>> start INFORMATION SUPPLIED

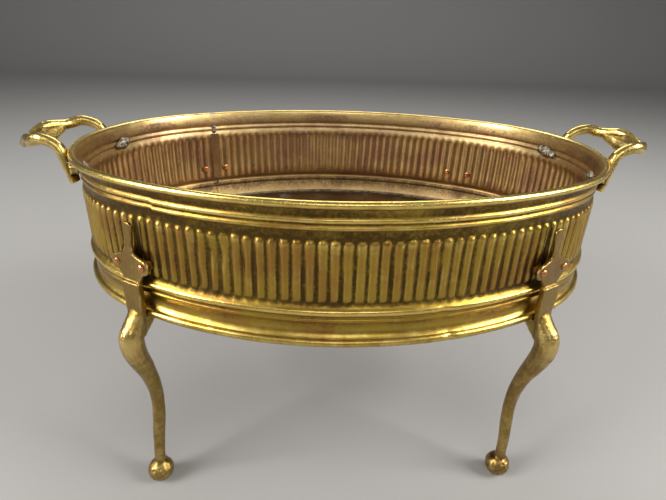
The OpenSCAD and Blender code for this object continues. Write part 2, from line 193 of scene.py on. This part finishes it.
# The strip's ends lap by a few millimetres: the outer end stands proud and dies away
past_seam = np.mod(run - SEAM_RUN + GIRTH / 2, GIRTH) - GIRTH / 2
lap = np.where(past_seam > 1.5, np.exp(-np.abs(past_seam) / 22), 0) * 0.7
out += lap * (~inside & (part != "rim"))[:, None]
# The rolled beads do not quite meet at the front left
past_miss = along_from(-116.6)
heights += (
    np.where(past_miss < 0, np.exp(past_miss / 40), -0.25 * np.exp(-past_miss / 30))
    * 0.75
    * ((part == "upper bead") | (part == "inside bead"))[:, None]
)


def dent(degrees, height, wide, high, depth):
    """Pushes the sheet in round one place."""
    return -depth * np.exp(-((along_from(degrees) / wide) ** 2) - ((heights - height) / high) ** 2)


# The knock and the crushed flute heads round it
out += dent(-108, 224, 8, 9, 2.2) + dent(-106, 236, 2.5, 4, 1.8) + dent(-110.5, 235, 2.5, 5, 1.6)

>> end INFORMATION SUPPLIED

* [PROBLEM TO SOLVE]:
Nothing in the data may differ; print all of it exactly as written.

* [TASK SOLUTION]:
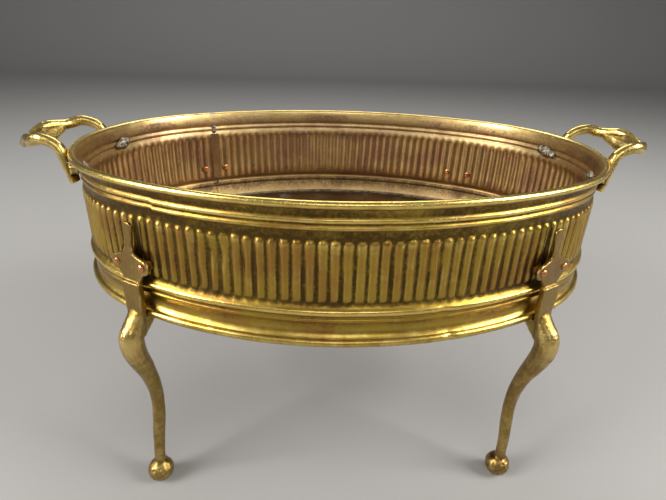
The OpenSCAD and Blender code for this object continues. Write part 2, from line 193 of scene.py on. This part finishes it.
# The strip's ends lap by a few millimetres: the outer end stands proud and dies away
past_seam = np.mod(run - SEAM_RUN + GIRTH / 2, GIRTH) - GIRTH / 2
lap = np.where(past_seam > 1.5, np.exp(-np.abs(past_seam) / 22), 0) * 0.7
out += lap * (~inside & (part != "rim"))[:, None]
# The rolled beads do not quite meet at the front left
past_miss = along_from(-116.6)
heights += (
    np.where(past_miss < 0, np.exp(past_miss / 40), -0.25 * np.exp(-past_miss / 30))
    * 0.75
    * ((part == "upper bead") | (part == "inside bead"))[:, None]
)


def dent(degrees, height, wide, high, depth):
    """Pushes the sheet in round one place."""
    return -depth * np.exp(-((along_from(degrees) / wide) ** 2) - ((heights - height) / high) ** 2)


# The knock and the crushed flute heads round it
out += dent(-108, 224, 8, 9, 2.2) + dent(-106, 236, 2.5, 4, 1.8) + dent(-110.5, 235, 2.5, 5, 1.6)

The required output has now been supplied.